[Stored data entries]
*-*-*

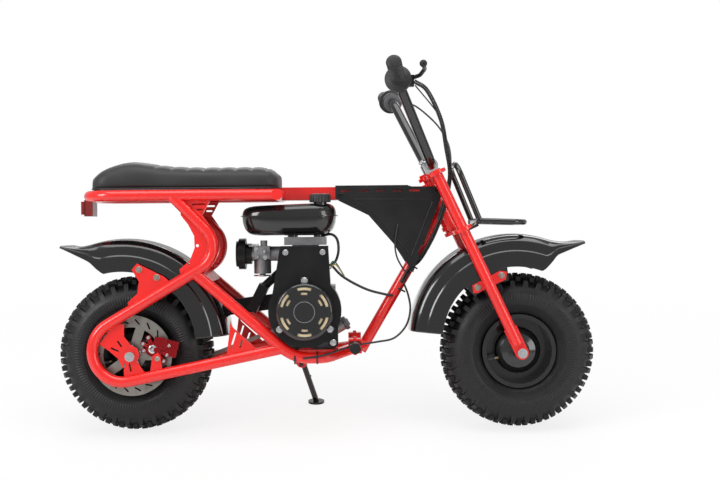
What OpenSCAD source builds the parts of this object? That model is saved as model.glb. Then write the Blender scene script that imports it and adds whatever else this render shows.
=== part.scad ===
// Mini dirt bike with a tube frame, fat knobby tyres and a small air-cooled engine.
// It is modelled upright, +X forward and +Z up, with the rear axle over x = 0,
// and each piece is then tipped onto the side stand by parked().

/* [Overall] */
// Distance between the axles
wheelbase = 880; // [850:5:910]
// Lean on the side stand, in degrees
lean_deg = 9; // [8.5:0.25:9.5]
// Outer diameter of the frame tubes
tube_d = 25.4; // [24:0.2:27]
// Half distance between the side tubes of the frame
side_y = 101; // [100:0.5:104]
// Height of the seat rails above level ground
rail_z = 538.5; // [532:0.5:545]

/* [Wheels] */
// Radius of a tyre over its lugs
tyre_r = 177.5; // [175:0.5:180]
// Width of a tyre
tyre_w = 138; // [134:1:140]
// Radius of the crown across the lugs
crown_r = 120; // [110:1:130]
// Height of the lugs
lug_h = 10; // [7:0.5:12]
// Number of lugs round the tyre in each row
lug_count = 32; // [28:4:36]
// Radius of the rim over its flanges
rim_r = 84; // [82:0.5:86]
// Radius of the domed hub
hub_r = 53; // [48:1:56]
// Diameter of the axles
axle_d = 12; // [10:0.5:14]
// Radius of the brake disc
disc_r = 91; // [86:1:94]

/* [Steering] */
// Angle of the fork from the vertical, in degrees
rake = 25; // [24:0.25:26]
// Half distance between the fork legs
fork_y = 97; // [96:0.5:99]
// Distance from the steering axis forward to the fork legs
fork_offset = 14.5; // [13:0.5:16]
// Length of a fork leg above the axle
fork_len = 455; // [450:1:460]
// Diameter of the handlebar
bar_d = 22.2; // [21:0.1:23]
// Half length of the handlebar
bar_y = 330; // [310:5:350]

/* [Engine] */
// Distance of the crankshaft ahead of the rear axle
crank_x = 393; // [388:1:398]
// Height of the crankshaft
crank_z = 276; // [274:0.5:278]
// Radius of the blower housing
blower_r = 82; // [78:1:84]
// Radius of the recoil starter
recoil_r = 64; // [60:1:68]

/* [Drive] */
// Pitch of the chain
pitch = 12.7; // [12.7:0.1:13]
// Teeth on the wheel's sprocket
wheel_teeth = 36; // [34:1:38]
// Teeth on the engine's sprocket
engine_teeth = 12; // [10:1:13]
// Distance of the chain from the middle plane
chain_y = 81; // [80:0.25:82]

/* [Bodywork] */
// Radius of the fenders' crown
fender_r = 243; // [235:1:248]
// Half width of the fenders
fender_y = 82; // [80:0.5:83]
// Thickness of the fenders
fender_t = 3; // [2:0.25:4]
// Half width of the seat
seat_y = 98; // [90:1:104]
// Thickness of the seat ahead of its hump
seat_t = 50; // [40:1:58]

/* [Hidden] */
$fn = 48;

// Clearances: welded tubes, bolted faces, and the running fit of a pivot
weld_gap = 0.2;
seat_gap = 0.3;
run_gap = 0.05;

// Lean: the tyre rolls over on its crown until the foot of the stand touches
wheel_h = (tyre_r - crown_r) * cos(lean_deg) + crown_r;
grip_z = 801;
mid_x = wheelbase / 2;
mid_y = (grip_z - tyre_r) * sin(lean_deg);
module parked() {
    translate([-mid_x, -mid_y, wheel_h]) rotate([-lean_deg, 0, 0]) translate([0, 0, -tyre_r]) children();
}

// Height of the floor under the leaning bike, in the upright frame
function floor_z(y) = tyre_r + (y * sin(lean_deg) - wheel_h) / cos(lean_deg);

function unit(v) = v / norm(v);

// A round rod from a to b
module rod(a, b, d) {
    h = norm(b - a);
    translate(a)
        rotate([0, acos((b[2] - a[2]) / h), atan2(b[1] - a[1], b[0] - a[0])])
            cylinder(d = d, h = h);
}

// A tube's elbow of radius r at corner c, between the straights from p and to q.
// Bending thins it a hair, so its ends seat inside the straights.
elbow_thin = 0.1;
elbow_seat = 1;
module elbow(p, c, q, d, r) {
    u = unit(c - p);
    w = unit(q - c);
    turn = acos(u * w);
    n = (w - u * cos(turn)) / sin(turn);
    k = cross(u, n);
    o = c - u * r * tan(turn / 2) + n * r;
    more = elbow_seat / r * 180 / PI;
    multmatrix([[-n[0], u[0], k[0], o[0]], [-n[1], u[1], k[1], o[1]], [-n[2], u[2], k[2], o[2]],
        [0, 0, 0, 1]])
        rotate([0, 0, -more]) rotate_extrude(angle = turn + 2 * more) translate([r, 0])
            circle(d = d - elbow_thin);
}

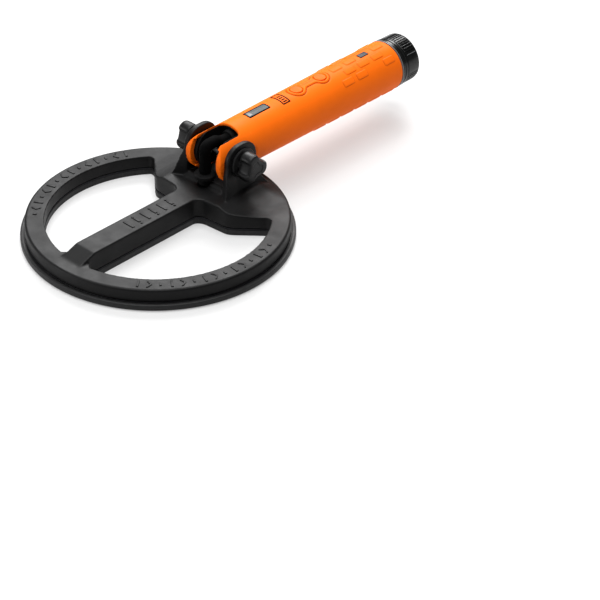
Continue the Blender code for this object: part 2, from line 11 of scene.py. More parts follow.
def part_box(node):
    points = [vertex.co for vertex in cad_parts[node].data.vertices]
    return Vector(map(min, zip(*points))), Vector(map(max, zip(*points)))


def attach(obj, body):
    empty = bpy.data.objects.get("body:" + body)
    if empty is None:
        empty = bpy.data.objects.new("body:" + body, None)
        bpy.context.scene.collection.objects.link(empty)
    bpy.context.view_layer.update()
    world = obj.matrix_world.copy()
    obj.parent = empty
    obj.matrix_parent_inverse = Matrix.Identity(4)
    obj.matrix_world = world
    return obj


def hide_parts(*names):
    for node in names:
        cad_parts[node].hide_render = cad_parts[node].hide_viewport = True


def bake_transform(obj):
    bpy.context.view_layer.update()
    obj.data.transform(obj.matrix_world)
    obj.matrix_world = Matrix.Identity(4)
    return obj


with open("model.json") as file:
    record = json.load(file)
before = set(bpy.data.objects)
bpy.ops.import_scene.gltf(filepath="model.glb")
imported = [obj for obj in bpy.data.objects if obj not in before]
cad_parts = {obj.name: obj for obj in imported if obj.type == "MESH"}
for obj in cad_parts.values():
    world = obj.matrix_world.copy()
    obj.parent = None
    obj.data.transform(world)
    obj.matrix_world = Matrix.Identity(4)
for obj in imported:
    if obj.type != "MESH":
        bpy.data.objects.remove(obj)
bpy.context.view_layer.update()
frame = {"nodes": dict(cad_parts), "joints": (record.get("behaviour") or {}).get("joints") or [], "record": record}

MM = 0.001


def node_box(node):
    """A CAD node's lowest and highest corners in millimetres."""
    return [[round(value / MM, 2) for value in corner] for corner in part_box(node)]


def middle(node, axis):
    """The middle of a CAD node along one axis, 0 to 2."""
    low, high = node_box(node)
    return round((low[axis] + high[axis]) / 2, 2)


HINGE = next(joint for joint in frame["joints"] if joint["name"] == "coil_hinge")
PIVOT = tuple(round(value / MM, 2) for value in HINGE["pos_m"])
PIVOT_Y, PIVOT_Z = PIVOT[1:]


# ---------------------------------------------------------------- camera, floor and light

CAMERA_AZIMUTH = 42.95
CAMERA_ELEVATION = 34.63
CAMERA_ROLL = 0.75
CAMERA_DISTANCE = 1.7836
CAMERA_ASIDE = 0.102784
CAMERA_DOWN = 0.04863
LENS = 147.222
SENSOR = 36.0
FLOOR_LEVEL = -0.0002
FLOOR_HALF = 6.0
OBJECT_MIDDLE = (0.0, 0.1, 0.02)


def aim_camera():
    """Looks at the origin, then moves aside and down, which puts the origin left of the middle."""
    azimuth, elevation, roll = (math.radians(a) for a in (CAMERA_AZIMUTH, CAMERA_ELEVATION, CAMERA_ROLL))
    flat = math.cos(elevation)
    back = Vector((math.sin(azimuth) * flat, -math.cos(azimuth) * flat, math.sin(elevation)))
    right = Vector((math.cos(azimuth), math.sin(azimuth), 0.0))
    up = back.cross(right)
    turned_right = right * math.cos(roll) + up * math.sin(roll)
    turned_up = up * math.cos(roll) - right * math.sin(roll)
    place = back * CAMERA_DISTANCE + turned_right * CAMERA_ASIDE - turned_up * CAMERA_DOWN
    camera = bpy.data.cameras.new("camera")
    camera.sensor_width = SENSOR
    camera.lens = LENS
    camera.clip_end = 50.0
    obj = new_object("camera", camera)
    turn = Matrix((turned_right, turned_up, back)).transposed()
    obj.matrix_world = Matrix.Translation(place) @ turn.to_4x4()
    bpy.context.scene.camera = obj


def area_light(name, at, size, power):
    """A rectangular light that faces the object."""
    lamp = bpy.data.lights.new(name, "AREA")
    lamp.shape = "RECTANGLE"
    lamp.size, lamp.size_y = size
    lamp.energy = power
    obj = new_object(name, lamp)
    obj.location = at
    obj.rotation_euler = (Vector(OBJECT_MIDDLE) - Vector(at)).to_track_quat("-Z", "Y").to_euler()


def build_studio():
    """A white room: a floor that shows only soft shadows, a low key from behind and a broad light above."""
    world = bpy.data.worlds.new("studio")
    world.use_nodes = True
    background = world.node_tree.nodes["Background"]
    background.inputs["Color"].default_value = (1.0, 1.0, 1.0, 1.0)
    background.inputs["Strength"].default_value = 0.2
    bpy.context.scene.world = world
    bpy.context.scene.view_settings.view_transform = "Standard"

    shape = bmesh.new()
    bmesh.ops.create_grid(shape, x_segments=8, y_segments=8, size=FLOOR_HALF)
    floor = new_object("floor", mesh_from(shape, "floor"))
    floor.location.z = FLOOR_LEVEL
    material = bpy.data.materials.new("floor")
    material.use_nodes = True
    shader = material.node_tree.nodes["Principled BSDF"]
    shader.inputs["Base Color"].default_value = (0.4, 0.4, 0.4, 1.0)
    shader.inputs["Emission Color"].default_value = (1.0, 1.0, 1.0, 1.0)
    shader.inputs["Emission Strength"].default_value = 0.36
    shader.inputs["Roughness"].default_value = 0.9
    shader.inputs["Specular IOR Level"].default_value = 0.1
    floor.data.materials.append(material)

    area_light("key", (-1.25, 1.45, 1.75), (1.6, 1.2), 88.0)
    area_light("top", (0.0, -0.1, 2.6), (2.2, 2.2), 88.0)
    area_light("fill", (-1.4, -1.5, 0.35), (1.4, 0.6), 16.0)


# ---------------------------------------------------------------- materials

NOISE_RANGE = (0.3, 0.7)
CONVEX = (0.52, 0.6)
CONCAVE = (0.46, 0.498)
WAVE_PERIOD = 314.16  # millimetres from one band to the next at a scale of 1


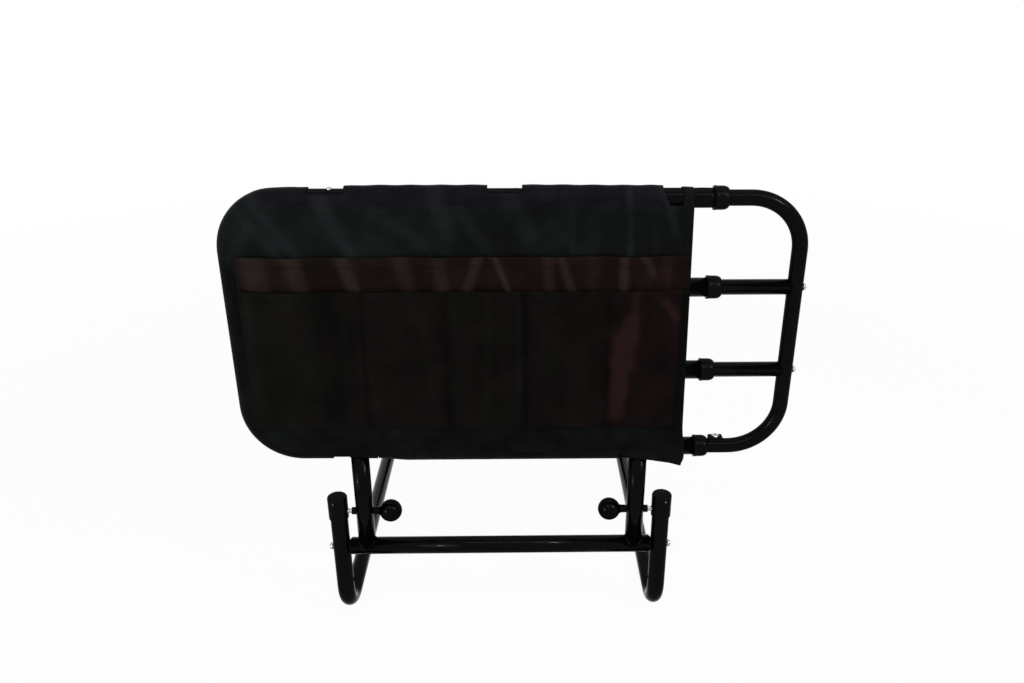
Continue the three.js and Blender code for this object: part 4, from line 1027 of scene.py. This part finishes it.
def ripple(x, z):
    """Low waves: a sum of weight * sin(kx x + kz z + phase)."""
    return sum(weight * np.sin(kx * x + kz * z + phase) for kx, kz, phase, weight in WAVES)


def step_up(value, low, high):
    """0 up to low, 1 from high on, and a smooth curve 3t^2 - 2t^3 between."""
    t = np.clip((value - low) / (high - low), 0, 1)
    return t * t * (3 - 2 * t)


def cover_face(x, z, size):
    """How far the cover's front stands off the panel's plane: the sleeve's radius, low waves and creases,
    which die out towards the tubes and under the pockets, and a hem along the right-hand edge."""
    calm = step_up(z, LOW_Z - 2, LOW_Z + 22) * (1 - step_up(z, TOP_Z - 24, TOP_Z))
    calm = 0.12 + 0.88 * calm * step_up(x, LOOP_FAR_LEFT + 8, LOOP_FAR_LEFT + 34)
    pocketed = step_up(x, POCKET_LEFT, POCKET_LEFT + 8) * (1 - step_up(x, POCKET_RIGHT - 8, POCKET_RIGHT))
    pocketed *= step_up(z, POCKET_LOW, POCKET_LOW + 8) * (1 - step_up(z, REAR_TOP - 14, REAR_TOP - 4))
    wavy = 0.55 + 0.5 * ripple(x, z) + creases(x, z, COVER_CREASES, size["folds"])
    hem = 0.5 * step_up(x, COVER_RIGHT - 12.5, COVER_RIGHT - 11.5)
    return size["sleeve"] + np.maximum(wavy * calm * (1 - pocketed), -0.2) + hem


def sag(x):
    """Drop of the pockets' free top edges between their seams, in millimetres."""
    return 0.8 * np.sin(x / 31.0) ** 2 + 0.35 * np.sin(x / 12.3 + 1)


def sewn(x, z, seams, low, fade):
    """1 in the open field of a pocket, 0 at its seams and its bottom: a product of 1 - exp(-(d / fade)^2)."""
    field = 1 - np.exp(-((z - low) / fade) ** 2)
    for seam in seams:
        field = field * (1 - np.exp(-((x - seam) / fade) ** 2))
    return field


def rear_face(x, z, size):
    """The rear pocket's sheet lies on the cover at its seams and stands off it in between."""
    free = sewn(x, z, (POCKET_LEFT, POCKET_RIGHT), POCKET_LOW, 16)
    lift = 1.6 * step_up(z, POCKET_LOW, REAR_TOP) ** 1.5 + 0.6
    folds = creases(x, z, BAND_CREASES, size["folds"] * 0.8) + 0.6 * ripple(x + 300, z)
    return size["sleeve"] + size["cloth"] + 1.1 + free * np.maximum(lift + folds, 0.2)


def front_face(x, z, size):
    """The front pocket's sheet lies on the rear pocket's at its dividers and swells between them."""
    seams = (POCKET_LEFT, *DIVIDERS, POCKET_RIGHT)
    free = sewn(x, z, seams, POCKET_LOW, 9)
    lift = 1.5 + 2.6 * step_up(z, POCKET_LOW, FRONT_TOP)
    folds = creases(x, z, FRONT_CREASES, size["folds"]) + 0.6 * ripple(x - 500, z)
    return rear_face(x, z, size) + size["cloth"] + 0.25 + free * np.maximum(lift + folds, 0.1)


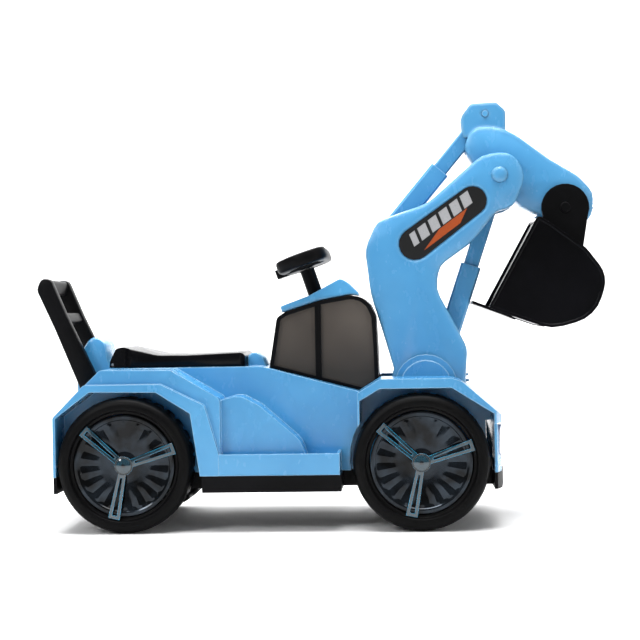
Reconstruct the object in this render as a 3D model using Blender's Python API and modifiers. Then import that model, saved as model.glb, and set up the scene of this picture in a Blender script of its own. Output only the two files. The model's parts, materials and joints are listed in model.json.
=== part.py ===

*-*-*

▸ **Your instructions**
Extract verbatim only those lines that run from the line with "bpy.data.objects.remove(obj)" to the line with "OBJECT_MIDDLE = (0.0, 0.1, 0.02)", inclusive.

▸ **Response to the exercise**
        bpy.data.objects.remove(obj)
bpy.context.view_layer.update()
frame = {"nodes": dict(cad_parts), "joints": (record.get("behaviour") or {}).get("joints") or [], "record": record}

MM = 0.001


def node_box(node):
    """A CAD node's lowest and highest corners in millimetres."""
    return [[round(value / MM, 2) for value in corner] for corner in part_box(node)]


def middle(node, axis):
    """The middle of a CAD node along one axis, 0 to 2."""
    low, high = node_box(node)
    return round((low[axis] + high[axis]) / 2, 2)


HINGE = next(joint for joint in frame["joints"] if joint["name"] == "coil_hinge")
PIVOT = tuple(round(value / MM, 2) for value in HINGE["pos_m"])
PIVOT_Y, PIVOT_Z = PIVOT[1:]


# ---------------------------------------------------------------- camera, floor and light

CAMERA_AZIMUTH = 42.95
CAMERA_ELEVATION = 34.63
CAMERA_ROLL = 0.75
CAMERA_DISTANCE = 1.7836
CAMERA_ASIDE = 0.102784
CAMERA_DOWN = 0.04863
LENS = 147.222
SENSOR = 36.0
FLOOR_LEVEL = -0.0002
FLOOR_HALF = 6.0
OBJECT_MIDDLE = (0.0, 0.1, 0.02)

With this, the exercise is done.